Red Tractor Assurance (RTA) will launch its first national television advertising campaign later this year to educate customers about food standards.
It is described as a “substantial broadcast advertising campaign” and is scheduled to run in late summer and early autumn, across mainstream terrestrial and digital channels.
The focus will be on educating customers about the standards behind assured food after RTA market research reports showed shoppers were twice as likely to buy a Red Tractor product if they understood more about the standards behind it.
Red Tractor chief executive Jim Moseley said: “The new campaign will focus on the reassurance that Red Tractor brings to consumers through its rigorous checks against the high standards of British agriculture.”
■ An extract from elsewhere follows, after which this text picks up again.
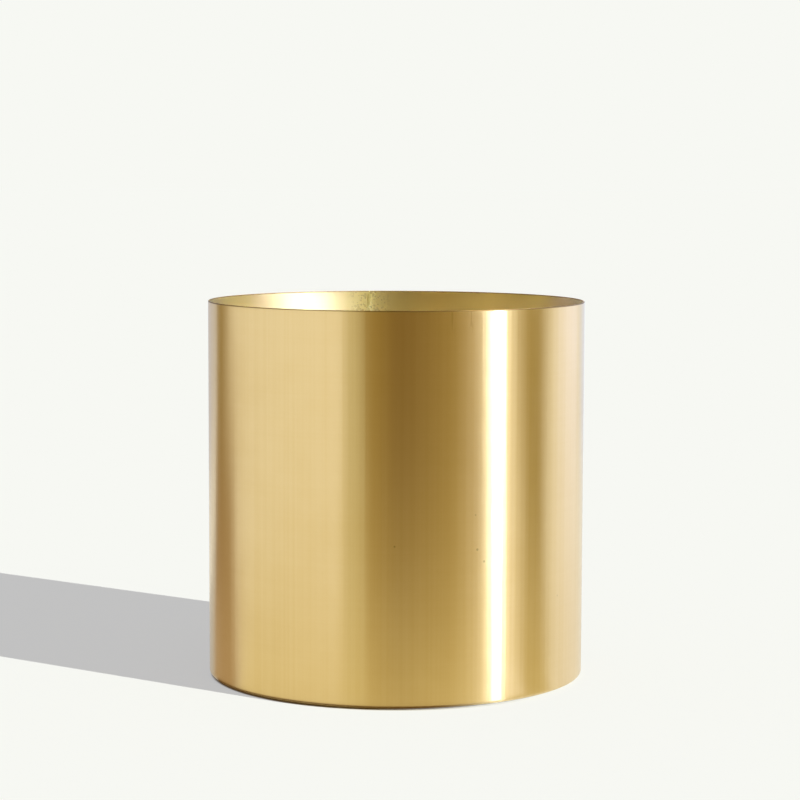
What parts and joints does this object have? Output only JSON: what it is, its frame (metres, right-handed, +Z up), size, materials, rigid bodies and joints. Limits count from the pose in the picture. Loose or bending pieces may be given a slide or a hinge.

The campaign will also appear across magazines, on-demand video, websites and social media. The exact dates of when the campaign will air are yet to be confirmed.
With the outcome of trade deals and tariffs post-Brexit yet to be decided, domestic farm-assured produce could come under pressure from imported food.
Differentiating a UK product from an import in terms of its production standards, origin, traceability and safety has never been more important, said Mr Moseley.
He added: “We need more shoppers to know more about the food they are buying to increase active sourcing of assured food.”
TV chef criticism
The Red Tractor brand was recently criticised by chef Jamie Oliver on his Channel 4 cookery programme Jamie and Jimmy’s Friday Night Feast, when he said he wouldn’t feed it to his children because it “only meets the bottom standard of animal welfare”.
Mr Oliver and Jimmy Doherty said they would rather British chicken was produced to a higher welfare standard “with labels such as RSPCA-assured”.
NFU president Minette Batters responded by saying the Red Tractor is a mark of food safety, and the scheme helps lower-income families buy food they are confident had been created to a high standard.
Animal welfare groups’ proposals
The announcement of the planned TV campaign follows the recent launch of an RSPCA proposal to help Defra meet its commitment to raise farm animal welfare standards, which rewards farmers for improving animal welfare.
The animal welfare charity believes livestock farmers should only receive public money if they go “above and beyond” current standard industry practice on animal welfare.
Compassion in World Farming (CIWF) also wants an improvement in food standards for consumers and is campaigning for clearer packaging and transparency in the shape of “honest food labelling”.
The group is calling for people to lobby their local MP to bring about labels that explain simply what systems were applied in the production process, similar to those for free-range or caged hens on egg cartons.